Peter Von Kant - Denis Ménochet, Khalil Ghabria e Stefan Crepon (foto di Carole Bethuel)
Peter Von Kant – Denis Ménochet, Khalil Ghabria e Stefan Crepon (foto di Carole Bethuel)

Gli attori, come sempre

Denis Ménochet diventa Peter Von Kant, gli dà forma e stazza, lo riempie di dolore e di non detti e si fa carico delle sue mille contraddizioni, dei suoi difetti e delle sue fragilità. La parabola diegetica e tematica dell’intero lungometraggio non potrebbe però svilupparsi senza un comprimario all’altezza, qui quasi un antagonista, ovvero l’Amir interpretato dall’altrettanto convincente Khalil Gharbia. È però la meravigliosa Isabelle Adjani a prendersi completamente la scena, sia nel primo che nel terzo atto del film, perché la sua Sidonie è esattamente il tipo di personaggio a cui Ozon può dare colore e profondità senza risultare troppo caricaturale e artefatto. In fondo Peter Von Kant sembra essere un altro capitolo, l’ennesimo, di un processo di trasformazione del cinema di Ozon tutto, sempre più legato all’assurdo e alla teatralità piuttosto che al racconto grezzo, pulsante e sporco della vita.
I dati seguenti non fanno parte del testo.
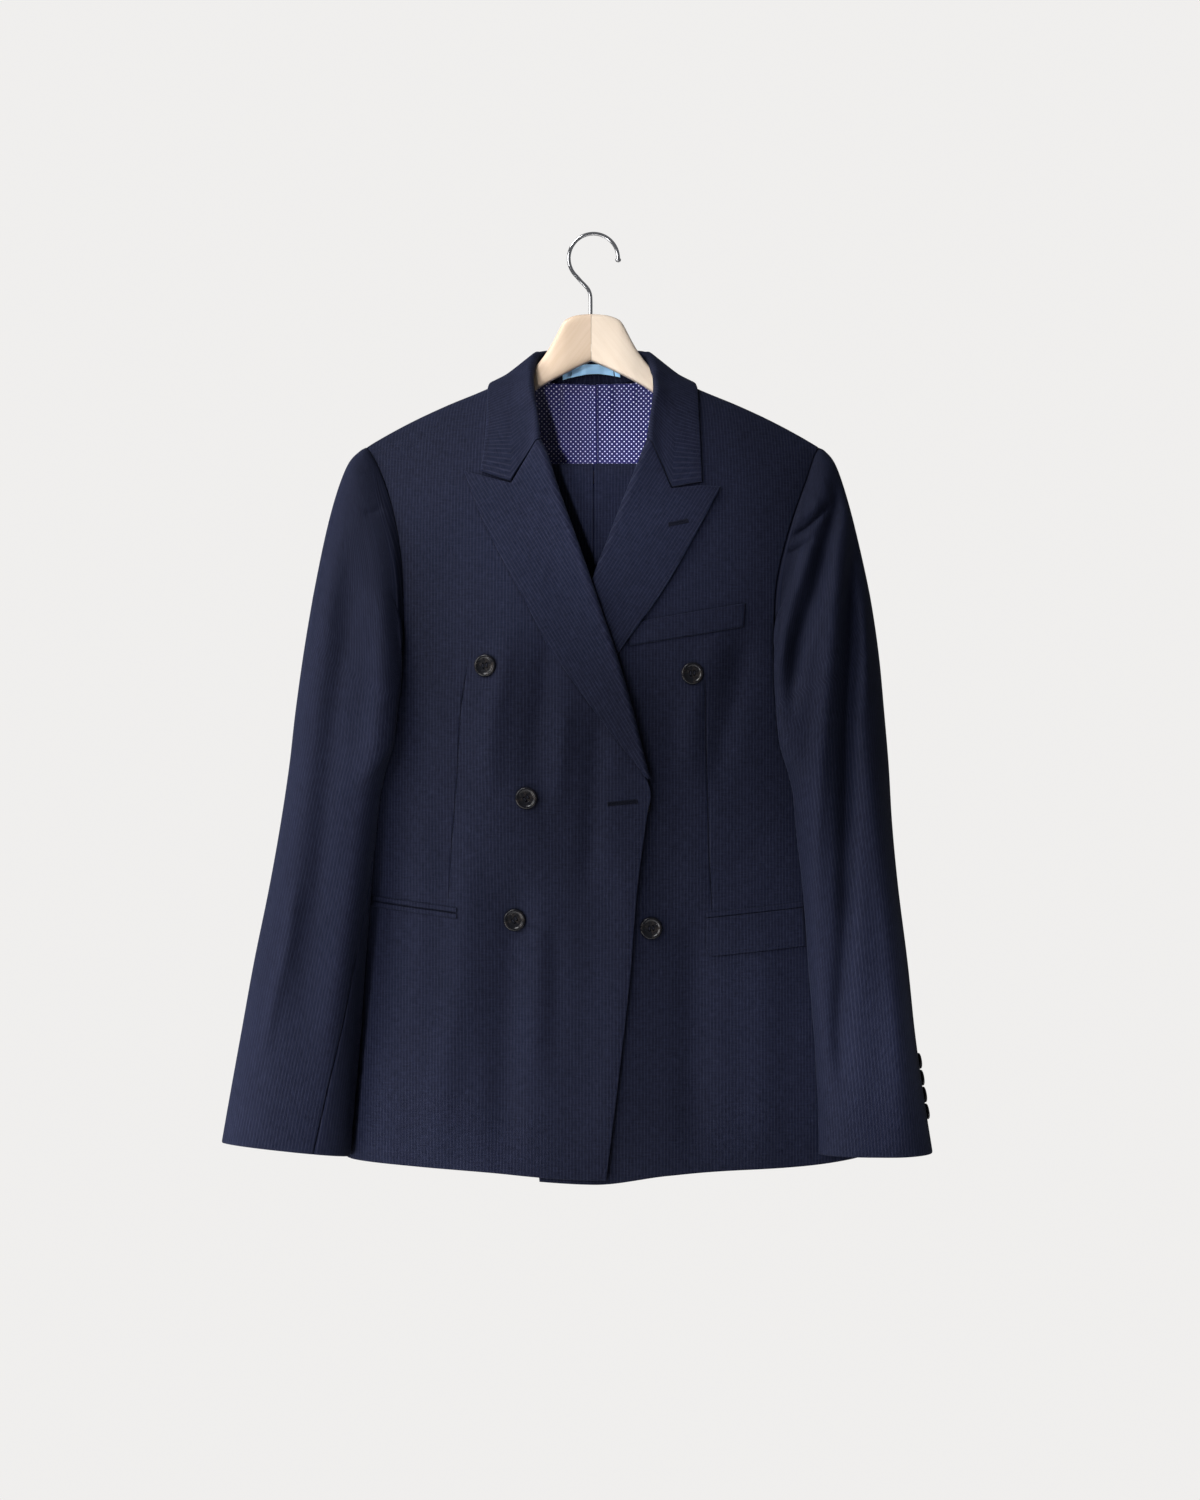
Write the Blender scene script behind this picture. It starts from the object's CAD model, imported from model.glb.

Ogni uomo uccide tutto ciò che ama canta Sidonie nel film, alcuni uomini però preferiscono la macchina da presa alla pistola.

Peter Von Kant. Regia di François Ozon con Denis Ménochet, Isabelle Adjani, Khalil Gharbia, Stefan Crepon, Aminthe Audiard e Hanna Schygulla, in uscita nelle sale giovedì 18 maggio distribuito da Academy Two.